*TASK TO COMPLETE:*
From the entries below, list each line with "joints".

*ITEMS:*
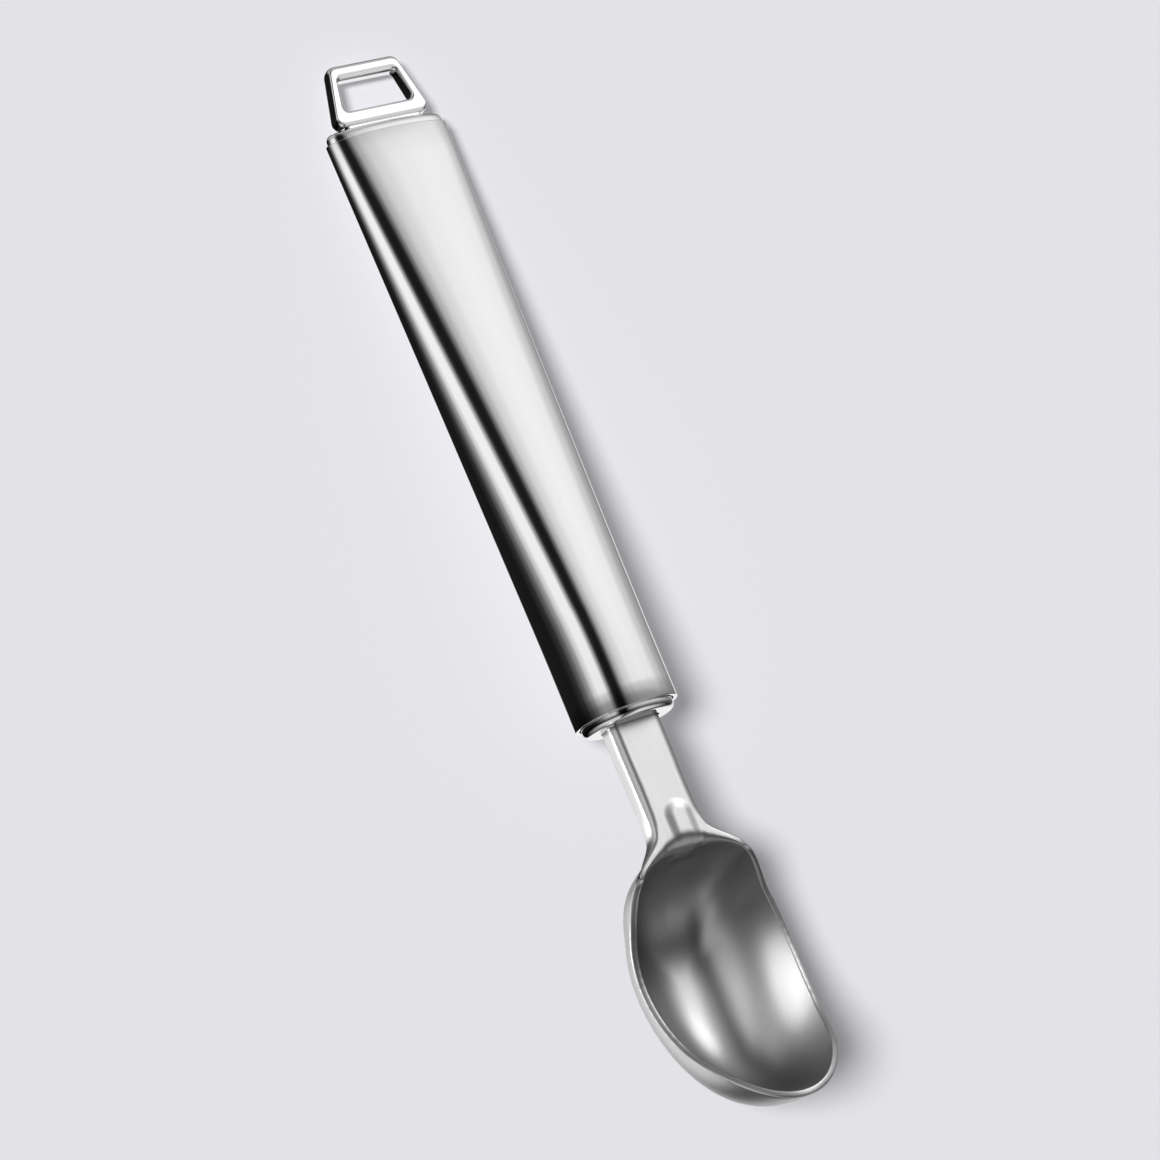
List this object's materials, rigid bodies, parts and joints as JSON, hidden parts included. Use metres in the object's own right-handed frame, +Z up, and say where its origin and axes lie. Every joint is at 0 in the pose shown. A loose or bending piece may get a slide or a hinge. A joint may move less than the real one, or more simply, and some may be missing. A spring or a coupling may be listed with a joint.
{
  "type": "ice scoop",
  "caption": "Stainless steel scoop with a deep egg-shaped bowl, a channel shank, a hollow handle that flattens to its end, and a hanging loop.",
  "frame": {"origin": "on the surface that the scoop lies on, below the middle of its bounding box", "axes": "+Y along the scoop from the bowl to the hanging loop, +Z up, out of the open side of the bowl, +X to the right when looking along +Y"},
  "size_m": [0.0322, 0.2032, 0.0327],
  "materials": {
    "satin_steel": "satin, finely brushed",
    "polished_steel": "near-mirror polish with a faint lengthwise grain",
    "mirror_steel": "mirror polish",
    "cap_steel": "polished",
    "loop_steel": "bright polish, cast"
  },
  "bodies": {
    "root": {"scoop_head": "satin_steel", "handle_tube": "polished_steel", "front_cap": "mirror_steel", "rear_cap": "cap_steel", "hanging_loop": "loop_steel"}
  },
  "joints": []
}
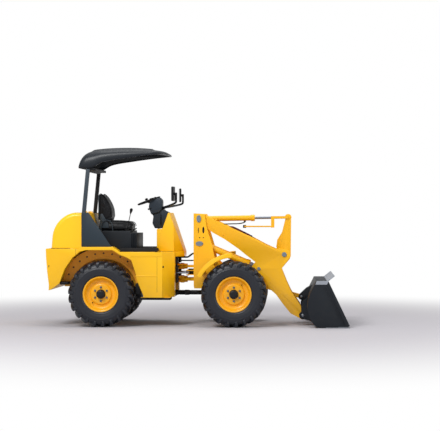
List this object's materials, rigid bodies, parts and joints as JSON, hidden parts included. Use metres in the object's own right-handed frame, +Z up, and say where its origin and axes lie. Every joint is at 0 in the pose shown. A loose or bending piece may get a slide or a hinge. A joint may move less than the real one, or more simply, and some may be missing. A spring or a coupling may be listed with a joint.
{
  "type": "compact wheel loader",
  "caption": "Compact articulated wheel loader with an open canopy, a linkage boom, a front bucket, lugged tyres and steering cylinders at the centre pivot.",
  "frame": {"origin": "on the ground under the middle of the machine's overall length and width", "axes": "+X forward, from the counterweight to the bucket; +Y to the machine's left; +Z up"},
  "size_m": [4.23, 1.69, 2.5145],
  "materials": {
    "tyre": "black moulded rubber with angled lugs",
    "rim": "yellow enamel, dark hub cap",
    "body_yellow": "yellow enamel",
    "hood_yellow": "bright yellow enamel",
    "frame_yellow": "yellow enamel",
    "axle_black": "black enamel",
    "cover_grey": "dark blue-grey moulding",
    "base_black": "near-black moulding",
    "mat_black": "black ribbed rubber",
    "seat_black": "black vinyl",
    "dash_black": "black moulding",
    "control_black": "black grips",
    "post_grey": "dark blue-grey enamel",
    "roof_black": "near-black moulding",
    "mirror_black": "black housing, mirror glass",
    "engine_grey": "grey casting",
    "hose_black": "black hose",
    "cylinder_yellow": "yellow enamel",
    "steer_black": "black enamel",
    "rod_chrome": "polished rod",
    "indicator_yellow": "yellow enamel",
    "bucket_dark": "dark grey enamel, worn at the edge",
    "edge_steel": "worn steel"
  },
  "bodies": {
    "rear": {"rear_frame": "frame_yellow", "rear_axle": "axle_black", "counterweight": "body_yellow", "body_shell": "body_yellow", "floor_mat": "mat_black", "bulkhead": "body_yellow", "side_covers": "cover_grey", "seat_base": "base_black", "seat": "seat_black", "cowl": "body_yellow", "dash_column": "dash_black", "steering_wheel": "dash_black", "controls": "control_black", "canopy_posts": "post_grey", "canopy_roof": "roof_black", "mirrors": "mirror_black", "engine_block": "engine_grey", "rear_hoses": "hose_black"},
    "hood": {"hood": "hood_yellow"},
    "front": {"front_frame": "frame_yellow", "front_axle": "axle_black", "fenders": "body_yellow", "front_hoses": "hose_black"},
    "boom": {"boom": "frame_yellow"},
    "bellcrank": {"bellcrank": "frame_yellow"},
    "bucket": {"bucket": "bucket_dark", "cutting_edge": "edge_steel"},
    "link": {"bucket_link": "frame_yellow"},
    "tilt_barrel": {"tilt_barrel": "cylinder_yellow"},
    "tilt_rod": {"tilt_rod": "rod_chrome", "level_indicator": "indicator_yellow"},
    "lift_barrels": {"lift_barrels": "cylinder_yellow"},
    "lift_rods": {"lift_rods": "rod_chrome"},
    "steer_barrel_left": {"steer_barrel_left": "steer_black"},
    "steer_barrel_right": {"steer_barrel_right": "steer_black"},
    "steer_rod_left": {"steer_rod_left": "rod_chrome"},
    "steer_rod_right": {"steer_rod_right": "rod_chrome"},
    "wheel_front_left": {"tyre_front_left": "tyre", "rim_front_left": "rim"},
    "wheel_front_right": {"tyre_front_right": "tyre", "rim_front_right": "rim"},
    "wheel_rear_left": {"tyre_rear_left": "tyre", "rim_rear_left": "rim"},
    "wheel_rear_right": {"tyre_rear_right": "tyre", "rim_rear_right": "rim"}
  },
  "joints": [
    {"name": "articulation", "type": "hinge", "parent": "rear", "child": "front", "pos_m": [-0.25, 0, 0.7325], "axis": [0, 0, 1], "range_deg": [-36, 36]},
    {"name": "hood_lift", "type": "hinge", "parent": "rear", "child": "hood", "pos_m": [-1.639, 0, 1.6028], "axis": [0, 1, 0], "range_deg": [0, 55]},
    {"name": "wheel_front_left_spin", "type": "hinge", "parent": "front", "child": "wheel_front_left", "pos_m": [0.515, 0.648, 0.4575], "axis": [0, 1, 0], "continuous": true},
    {"name": "wheel_front_right_spin", "type": "hinge", "parent": "front", "child": "wheel_front_right", "pos_m": [0.515, -0.648, 0.4575], "axis": [0, 1, 0], "continuous": true},
    {"name": "wheel_rear_left_spin", "type": "hinge", "parent": "rear", "child": "wheel_rear_left", "pos_m": [-1.333, 0.648, 0.4575], "axis": [0, 1, 0], "continuous": true},
    {"name": "wheel_rear_right_spin", "type": "hinge", "parent": "rear", "child": "wheel_rear_right", "pos_m": [-1.333, -0.648, 0.4575], "axis": [0, 1, 0], "continuous": true},
    {"name": "boom_lift", "type": "hinge", "parent": "front", "child": "boom", "pos_m": [0.006, 0, 1.504], "axis": [0, -1, 0], "range_deg": [0, 92]},
    {"name": "bucket_tilt", "type": "hinge", "parent": "boom", "child": "bucket", "pos_m": [1.474, 0, 0.144], "axis": [0, 1, 0], "range_deg": [-35, 132]},
    {"name": "bellcrank_turn", "type": "hinge", "parent": "boom", "child": "bellcrank", "pos_m": [1.2121, 0, 0.9999], "axis": [0, -1, 0], "range_deg": [-12, 43]},
    {"name": "link_turn", "type": "hinge", "parent": "bucket", "child": "link", "pos_m": [1.459, 0, 0.391], "axis": [0, 1, 0], "range_deg": [-114, 31]},
    {"name": "tilt_barrel_turn", "type": "hinge", "parent": "boom", "child": "tilt_barrel", "pos_m": [0.006, 0, 1.504], "axis": [0, 1, 0], "range_deg": [-2, 5]},
    {"name": "tilt_rod_slide", "type": "slide", "parent": "tilt_barrel", "child": "tilt_rod", "axis": [0.9999, 0, 0.0166], "range_m": [-0.38, 0.105]},
    {"name": "lift_barrel_turn", "type": "hinge", "parent": "front", "child": "lift_barrels", "pos_m": [0.015, 0, 1.153], "axis": [0, -1, 0], "range_deg": [0, 90]},
    {"name": "lift_rod_slide", "type": "slide", "parent": "lift_barrels", "child": "lift_rods", "axis": [0.9217, 0, -0.3878], "range_m": [0, 0.52]},
    {"name": "steer_barrel_turn_left", "type": "hinge", "parent": "rear", "child": "steer_barrel_left", "pos_m": [-0.67, 0.245, 0.7375], "axis": [0, 0, 1], "range_deg": [-6, 6]},
    {"name": "steer_rod_slide_left", "type": "slide", "parent": "steer_barrel_left", "child": "steer_rod_left", "axis": [0.9864, -0.1644, 0], "range_m": [-0.12, 0.12]},
    {"name": "steer_barrel_turn_right", "type": "hinge", "parent": "rear", "child": "steer_barrel_right", "pos_m": [-0.67, -0.245, 0.7375], "axis": [0, 0, 1], "range_deg": [-6, 6]},
    {"name": "steer_rod_slide_right", "type": "slide", "parent": "steer_barrel_right", "child": "steer_rod_right", "axis": [0.9864, 0.1644, 0], "range_m": [-0.12, 0.12]}
  ],
  "couplings": [
    {"joint": "bellcrank_turn", "follows": "bucket_tilt", "ratio": 0.32},
    {"joint": "link_turn", "follows": "bucket_tilt", "ratio": -0.86},
    {"joint": "tilt_barrel_turn", "follows": "bucket_tilt", "ratio": 0.03},
    {"joint": "tilt_rod_slide", "follows": "bucket_tilt", "m_per_rad": -0.163},
    {"joint": "lift_barrel_turn", "follows": "boom_lift", "ratio": 0.945},
    {"joint": "lift_rod_slide", "follows": "boom_lift", "m_per_rad": 0.31},
    {"joint": "steer_barrel_turn_left", "follows": "articulation", "ratio": 0.12},
    {"joint": "steer_rod_slide_left", "follows": "articulation", "m_per_rad": -0.17},
    {"joint": "steer_barrel_turn_right", "follows": "articulation", "ratio": 0.12},
    {"joint": "steer_rod_slide_right", "follows": "articulation", "m_per_rad": 0.17}
  ]
}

*SOLUTION BELOW:*
List this object's materials, rigid bodies, parts and joints as JSON, hidden parts included. Use metres in the object's own right-handed frame, +Z up, and say where its origin and axes lie. Every joint is at 0 in the pose shown. A loose or bending piece may get a slide or a hinge. A joint may move less than the real one, or more simply, and some may be missing. A spring or a coupling may be listed with a joint.
  "joints": []
List this object's materials, rigid bodies, parts and joints as JSON, hidden parts included. Use metres in the object's own right-handed frame, +Z up, and say where its origin and axes lie. Every joint is at 0 in the pose shown. A loose or bending piece may get a slide or a hinge. A joint may move less than the real one, or more simply, and some may be missing. A spring or a coupling may be listed with a joint.
  "joints": [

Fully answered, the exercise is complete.